Estimates of the cost of European shale gas vary, since so little exploration, let alone actual production, has taken place, but will probably cost about twice as much as shale gas in the US. That means it would not be able to knock coal out of the energy system the way that cheap gas has undermined coal’s appeal in the US. Indeed, coal that got pushed out of the US has poured into the UK over the last couple of years.
Some European countries are preemptively shutting shale out of the equation before even grappling with the challenges of economic extraction and distribution. France and Bulgaria have banned it outright. Germany is still trying to make up its mind. All of which is not to say that shale-gas development does not offer benefits for Europe. British officials talked up the growth and job benefits from shale development and that is one of the positives underscored by the latest UK shale assessment.
Especially in the wake of Russia’s latest standoff with the Ukraine, in which Russian gas supplies were first dangled as a carrot, then brandished as a stick and then finally as a temporary carrot, finding reliable, alternative sources of gas can ultimately be more important than finding cheap sources of gas.
Just look at the excitement last Tuesday in Baku, Azerbaijan, at the signing ceremony for the Trans-Adriatic Pipeline. The volumes of Caspian gas are not huge and they will not reach Europe until the end of the decade, but it is a start. Plenty of Europeans are hankering after US gas too, since the US will start exporting modest amounts of liquefied natural gas in a few years.
All of this is set to come to a head. Europe is trying to finalise its energy and climate plan for 2030 by early next year.

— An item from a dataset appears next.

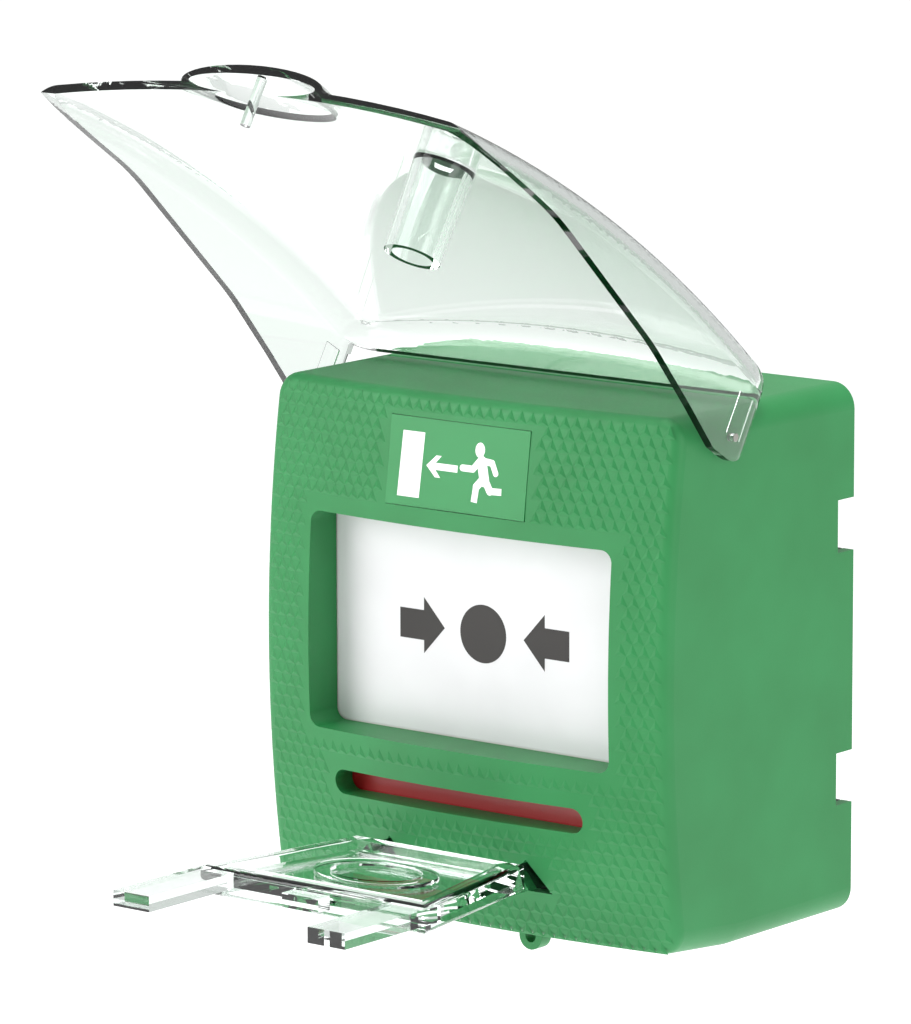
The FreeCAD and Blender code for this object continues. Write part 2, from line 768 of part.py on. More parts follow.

The issue, as it has been over the past decade, is precisely how the continent can manage to promote low-carbon energy sources in order to curb greenhouse-gas emissions, while making energy less expensive for cash-strapped governments, families, and businesses. Simultaneously, Europe aims to increase its own energy security. The three objectives never clearly meshed and often came into conflict. Tapping shale gas will not solve all those problems, but it has forced its way into the discussion.